Beatrice and her assistant, Anna, were waiting for us in the apartment’s sun-filled salotto. Anna hardly knew I existed. Beatrice turned to me: “Una questione delicata.” It would be best if Blossom stripped down to panties and bra when Beatrice took her measurements. Would Blossom mind, would Arthur mind, if I, Carlo, remained in the room, because Beatrice knew no English. I started to explain. Blossom began to wriggle out of her clothes before I finished my sentence. Arthur muttered, askance: “A nice old fashioned girl.”

Everything fell into place smoothly, smoothly because many unseen fingers had stitched for long hours. All was ready when the Tracys returned from Capri. Beatrice was right: Blossom did not need a second fitting. She loved the suit and Arthur was delighted with his cape. He had a top hat to match the cape in New York City. They thanked me profusely.

Art gave me his business card and he implored me to look him up when I got back to the United States. He had friends; there’d be a job for me somewhere. I was touched, but unknown to Arthur, all accounts had been settled in Rome. Arthur had already paid, in inflated prices, for the extra attention he and Blossom had received, prices which were nonetheless lower than they would have been in New York City.

I had received an envelope (una busta) from the owner of the fabric store.
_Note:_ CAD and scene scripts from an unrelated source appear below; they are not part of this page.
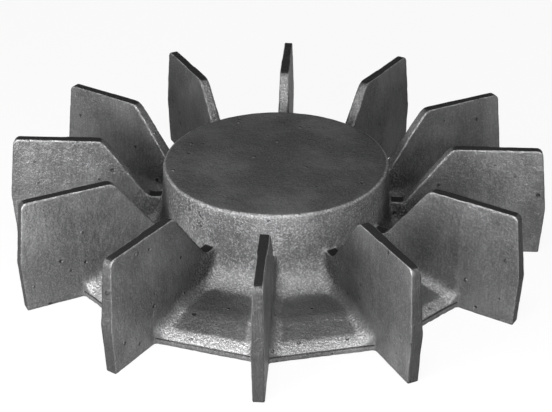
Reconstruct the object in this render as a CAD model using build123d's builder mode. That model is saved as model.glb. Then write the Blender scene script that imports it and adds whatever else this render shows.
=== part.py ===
from build123d import *
import os
from math import radians, tan

# Fan impeller cast in one piece: a hub drum closed at the top, a twelve-sided web round its
# foot, and straight radial blades that stand through the web's corners.
# Lengths are in millimetres and angles in degrees. The origin is on the fan's axis, level with
# the lower edges of the blades, and +Z runs along the axis towards the closed end of the hub.

# ---- Blades: the level upper edge ends in a slope that drops to a level foot at the hub
blade_count = 12
blade_height = 70.0
parting_height = 31.0  # the two halves of the mould meet here, and every draft turns over
tip_radius_top = 160.0
tip_radius_parting = 164.5
tip_radius_bottom = 163.0
blade_thickness_top = 5.5
blade_thickness_parting = 7.3
blade_thickness_bottom = 6.7
slope_angle = 53.5  # from the horizontal
foot_height = 33.2
foot_length = 9.5  # the level foot, from the hub's wall to where the slope starts
shoulder_round = 8.0
foot_round = 6.0
tip_upper_round = 3.5
tip_lower_chamfer = 2.0

# ---- Hub drum
hub_height = 58.8
hub_radius_top = 68.4
hub_draft = 2.0
hub_edge_chamfer = 2.0
hub_wall = 7.0
hub_end_thickness = 9.0

# ---- Web: level beside the hub, then a ramp and a steeper nose down to its straight rims
web_apothem = 124.8  # axis to the middle of a straight rim
web_height = 13.2
web_rim_height = 4.2
web_ramp_radius = 104.0
web_nose_radius = 119.5
web_nose_height = 8.4

# ---- One fillet radius where blades, hub and web run into each other
root_fillet = 8.0

# ---- Cavity under the hub, with a boss for the shaft
cavity_draft = 2.0
cavity_root_chamfer = 4.0
cavity_mouth_chamfer = 12.0
boss_radius = 36.0
boss_draft = 1.5
boss_face_height = 3.0
boss_edge_chamfer = 1.0
bore_radius = 19.0
bore_depth = 42.0
bore_chamfer = 1.0
key_width = 10.0
key_depth = 3.3

# ---- Sizes that follow from the ones above
hub_radius_web = hub_radius_top + (hub_height - web_height) * tan(radians(hub_draft))
hub_radius_at_foot = hub_radius_top + (hub_height - foot_height) * tan(radians(hub_draft))
slope_foot_radius = hub_radius_at_foot + foot_length
shoulder_radius = slope_foot_radius + (blade_height - foot_height) / tan(radians(slope_angle))
blade_inner_radius = hub_radius_top - hub_wall / 2
blade_pitch = 360 / blade_count
panel_half_width = 2 * web_apothem * tan(radians(blade_pitch / 2))
cavity_height = hub_height - hub_end_thickness
cavity_radius_top = hub_radius_top - hub_wall
cavity_radius_mouth = cavity_radius_top + cavity_height * tan(radians(cavity_draft))
boss_radius_root = boss_radius + (cavity_height - boss_face_height) * tan(radians(boss_draft))


# ---- One blade, standing on the +X side: its outline, cut to its drafted cross-section
with BuildPart() as blade:
    with BuildSketch(Plane.XZ) as blade_outline:
        with BuildLine():
            Polyline(
                (blade_inner_radius, 0),
                (tip_radius_bottom, 0),
                (tip_radius_parting, parting_height),
                (tip_radius_top, blade_height),
                (shoulder_radius, blade_height),
                (slope_foot_radius, foot_height),
                (blade_inner_radius, foot_height),
                close=True,
            )
        make_face()
        corners = blade_outline.vertices()
        chamfer(corners.sort_by_distance((tip_radius_bottom, 0))[0], tip_lower_chamfer)
        fillet(corners.sort_by_distance((tip_radius_top, blade_height))[0], tip_upper_round)
        fillet(corners.sort_by_distance((shoulder_radius, blade_height))[0], shoulder_round)
        fillet(corners.sort_by_distance((slope_foot_radius, foot_height))[0], foot_round)
    extrude(amount=blade_thickness_parting, both=True)
    with BuildSketch(Plane.YZ):
        with BuildLine():
            Polyline(
                (blade_thickness_bottom / 2, 0),
                (blade_thickness_parting / 2, parting_height),
                (blade_thickness_top / 2, blade_height),
                (-blade_thickness_top / 2, blade_height),
                (-blade_thickness_parting / 2, parting_height),
                (-blade_thickness_bottom / 2, 0),
                close=True,
            )
        make_face()
    extrude(amount=2 * tip_radius_parting, mode=Mode.INTERSECT)

# ---- One panel of the web, lying between two blades, from the axis to a straight rim
with BuildPart() as web_panel:
    with BuildSketch(Plane.XZ):
        with BuildLine():
            Polyline(
                (0, 0),
                (web_apothem, 0),
                (web_apothem, web_rim_height),
                (web_nose_radius, web_nose_height),
                (web_ramp_radius, web_height),
                (0, web_height),
                close=True,
            )
        make_face()
    extrude(amount=panel_half_width, both=True)
    with BuildSketch(Plane.XY):
        with BuildLine():
            Polyline(
                (0, 0),
                (2 * web_apothem, -panel_half_width),
                (2 * web_apothem, panel_half_width),
                close=True,
            )
        make_face()
    extrude(amount=blade_height, mode=Mode.INTERSECT)

# The turned sections stand halfway between two blades, so that no seam meets a blade.
section_plane = Plane.XZ.rotated((0, 0, blade_pitch / 2))

# ---- The casting: web panels, a turned hub and the blades, then the cavity cored out
with BuildPart() as impeller:
    with PolarLocations(0, blade_count, start_angle=blade_pitch / 2):
        add(web_panel.part)
    with BuildSketch(section_plane) as hub_section:
        with BuildLine():
            Polyline(
                (0, 0),
                (hub_radius_web, 0),
                (hub_radius_web, web_height),
                (hub_radius_top, hub_height),
                (0, hub_height),
                close=True,
            )
        make_face()
        corners = hub_section.vertices()
        chamfer(corners.sort_by_distance((hub_radius_top, hub_height))[0], hub_edge_chamfer)
    revolve(axis=Axis.Z)
    with PolarLocations(0, blade_count):
        add(blade.part)

    # The edges where blades, hub and web meet are rounded. The level feet and the corners of
    # the straight rims stay sharp.
    blade_joints = impeller.edges(Select.NEW)
    foot_joints = blade_joints.filter_by(lambda edge: abs((edge @ 0.5).Z - foot_height) < 0.5)
    rim_joints = blade_joints.filter_by(lambda edge: (edge @ 0.5).Z < 0.75 * web_rim_height)
    hub_joints = impeller.edges().filter_by(GeomType.CIRCLE)
    hub_joints = hub_joints.filter_by(lambda edge: abs(edge.center().Z - web_height) < 0.01)
    root_joints = (set(blade_joints) | set(hub_joints)) - set(foot_joints) - set(rim_joints)
    fillet(ShapeList(root_joints).sort_by(Axis.Z), root_fillet)

    # The cavity follows the outside of the drum at the wall's thickness, and leaves the boss.
    with BuildSketch(section_plane) as cavity_section:
        with BuildLine():
            Polyline(
                (0, 0),
                (cavity_radius_mouth + cavity_mouth_chamfer, 0),
                (cavity_radius_mouth, cavity_mouth_chamfer),
                (cavity_radius_top, cavity_height),
                (boss_radius_root, cavity_height),
                (boss_radius, boss_face_height),
                (0, boss_face_height),
                close=True,
            )
        make_face()
        corners = cavity_section.vertices()
        chamfer(corners.sort_by_distance((cavity_radius_top, cavity_height))[0], cavity_root_chamfer)
        chamfer(corners.sort_by_distance((boss_radius_root, cavity_height))[0], cavity_root_chamfer)
        chamfer(corners.sort_by_distance((boss_radius, boss_face_height))[0], boss_edge_chamfer)
    revolve(axis=Axis.Z, mode=Mode.SUBTRACT)

    # The shaft comes in from below, so the bore is blind and opens downwards.
    with Locations(Plane((0, 0, boss_face_height), z_dir=(0, 0, -1))):
        Hole(bore_radius, bore_depth)
    bore_mouth = impeller.edges(Select.LAST).filter_by(GeomType.CIRCLE).group_by(Axis.Z)[0]
    chamfer(bore_mouth, bore_chamfer)
    with BuildSketch(Plane.XY.offset(boss_face_height)):
        Rectangle(bore_radius + key_depth, key_width, align=(Align.MIN, Align.CENTER))
    extrude(amount=bore_depth, mode=Mode.SUBTRACT)

impeller.part.label = "impeller"
impeller.part.color = Color(0.24, 0.24, 0.25)

os.makedirs("parts", exist_ok=True)
export_step(impeller.part, "parts/impeller.step")
print("impeller:", impeller.part.bounding_box().size, "volume", round(impeller.part.volume))
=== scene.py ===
# %% [markdown]
# # A cast iron fan impeller
# The real wheel is one sand casting: a drum hub, a web round the foot of the hub, and twelve
# straight blades that stand through the corners of the web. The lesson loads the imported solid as
# the frame, describes one twelfth of the casting by distances, turns that into a mesh, repeats it
# with Geometry Nodes, gives it the uneven skin that sand leaves, and finishes it with a
# procedural cast iron. Lengths are metres in Blender; the pattern's own sizes are millimetres.

# %% Load the frame
import math

import bmesh
import bpy
import numpy as np
from mathutils import Matrix, Vector


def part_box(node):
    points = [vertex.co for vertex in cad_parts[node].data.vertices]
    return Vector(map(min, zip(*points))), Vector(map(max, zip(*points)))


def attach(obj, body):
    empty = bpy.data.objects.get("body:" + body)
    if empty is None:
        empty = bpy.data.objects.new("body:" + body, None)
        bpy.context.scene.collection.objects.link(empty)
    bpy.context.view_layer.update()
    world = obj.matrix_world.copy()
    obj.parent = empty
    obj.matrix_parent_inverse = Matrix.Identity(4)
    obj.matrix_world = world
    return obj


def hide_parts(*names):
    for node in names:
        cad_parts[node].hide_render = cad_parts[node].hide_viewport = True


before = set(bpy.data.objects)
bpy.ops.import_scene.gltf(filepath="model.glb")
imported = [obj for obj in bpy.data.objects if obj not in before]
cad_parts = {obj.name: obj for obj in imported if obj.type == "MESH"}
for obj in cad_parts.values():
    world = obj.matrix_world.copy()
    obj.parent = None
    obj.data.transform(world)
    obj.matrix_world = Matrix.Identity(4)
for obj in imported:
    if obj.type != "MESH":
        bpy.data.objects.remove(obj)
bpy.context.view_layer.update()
casting_low, casting_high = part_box("impeller")
print("casting box", [round(v, 4) for v in (*casting_low, *casting_high)])

# %% [markdown]
# ## Camera
# The wheel is seen from a little above, with a lens of about 89 mm on a 36 mm film, so the far
# blades look hardly smaller than the near ones. A camera's matrix holds its right, up and
# backward directions as columns, so an exact view is written there rather than as three angles.

# %% Camera at the viewing angle
IMAGE_WIDTH_PX = 552
FOCAL_PX = 1360.3
SENSOR_MM = 36.0
CAMERA_AZIMUTH = math.radians(-86.648)
CAMERA_DISTANCE = 0.7331  # from the fan's axis, along the floor
CAMERA_HEIGHT = 0.4419
CAMERA_PITCH = math.radians(-29.526)
CAMERA_ROLL = math.radians(-0.198)


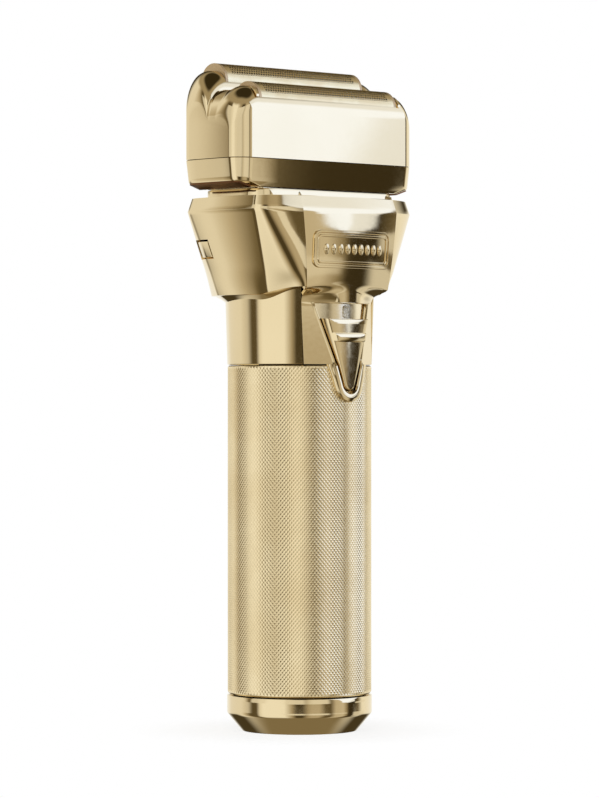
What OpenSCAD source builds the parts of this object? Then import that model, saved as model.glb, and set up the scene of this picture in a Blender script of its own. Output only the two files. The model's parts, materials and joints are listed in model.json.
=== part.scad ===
// Cordless foil shaver: two stepped foils on a lift-off head, an eight-sided body that narrows
// to a round neck, a slide switch in a V-shaped recess, and a knurled grip with a battery pack.
// X runs along the foils, -Y is the front with the switch, and +Z is up.
// The origin is the centre of the base's resting face. Sizes are in millimetres.

/* [Base and grip] */
// Radius of the face that the shaver stands on
foot_r = 14.4; // [14:0.1:15]
// Radius of the base cap's band
cap_r = 18.1; // [18.05:0.05:18.3]
// Height where the base cap's cone meets its band
cap_cone_z = 4.5; // [4:0.1:5]
// Height of the seam between base cap and grip
cap_seam_z = 9.2; // [9.1:0.1:9.4]
// Outer radius of the grip sleeve
grip_r = 17.85; // [17.8:0.05:17.9]
// Bore radius of the grip sleeve
sleeve_bore_r = 16.6; // [16.5:0.05:16.7]
// Height of the seam between grip and neck
grip_top_z = 91.2; // [91:0.1:91.5]
// Radius of the battery cell
cell_r = 9.2; // [9:0.05:9.2]
// Length of the battery cell
cell_len = 65.2; // [64:0.1:65.5]

/* [Body] */
// Radius of the neck where it meets the funnel
barrel_r = 18.5; // [18.4:0.05:18.6]
// Height of the funnel's lower corner
funnel_z = 109; // [108.8:0.1:109.2]
// Height of the body's widest rim
rim_z = 129; // [128.5:0.1:129.5]
// Height of the deck on top of the body
deck_z = 132.4; // [132.4:0.1:132.5]
// Wall thickness of the body
body_t = 1.6; // [1.4:0.1:1.7]

/* [Switch] */
// Radius of the rounded tip of the V-shaped recess
vee_tip_r = 2.4; // [2.2:0.1:2.6]
// Height of the centre of that tip
vee_tip_z = 86.6; // [86.4:0.1:86.8]
// Slope of the recess's sides from the vertical, in degrees
vee_slope = 18; // [17.5:0.1:18.2]
// Height of the recess's top edge
vee_top_z = 106.2; // [106:0.1:106.4]
// Height of the slider's top edge when it is off
slider_top_z = 102.5; // [102.3:0.1:102.6]
// Width of the frame that surrounds the recess
vee_frame = 2.2; // [2:0.1:2.4]

/* [Head] */
// Length of the head
head_x = 61; // [60.8:0.1:61.2]
// Depth of the head
head_y = 23.2; // [23.2:0.1:23.3]
// Plan radius of the head's corners
head_corner_r = 4.5; // [4.2:0.1:4.8]
// Height of the seam between head ring and head cover
head_seam_z = 141.5; // [141.3:0.1:141.7]
// Height of the rear arch of the cover's ends
rear_hump_z = 163.7; // [163.6:0.1:163.8]
// Height of the front arch of the cover's ends
front_hump_z = 159.3; // [159.2:0.1:159.4]

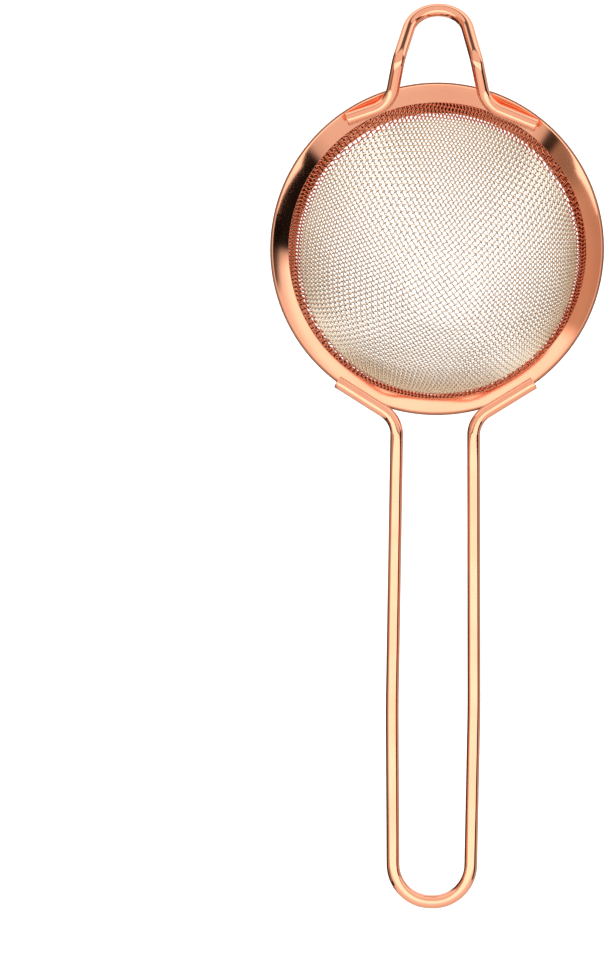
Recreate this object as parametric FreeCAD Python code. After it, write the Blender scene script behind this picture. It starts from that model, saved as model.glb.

It contained cash equal to five percent of what Arthur had paid for the velvet and the silk. Giuseppe the tailor had given Signor Alfonso his busta: ten percent of what he had charged Tracy to make the cape. I gained points with Beatrice and Sergio: dinner invitations would ensue. My monthly salary contained an extra two thousand lire {$3.20). And sure to come, would be dinners with the elder Costas: with Mike Bongiorno, with Sofia Loren in the Fiat 500.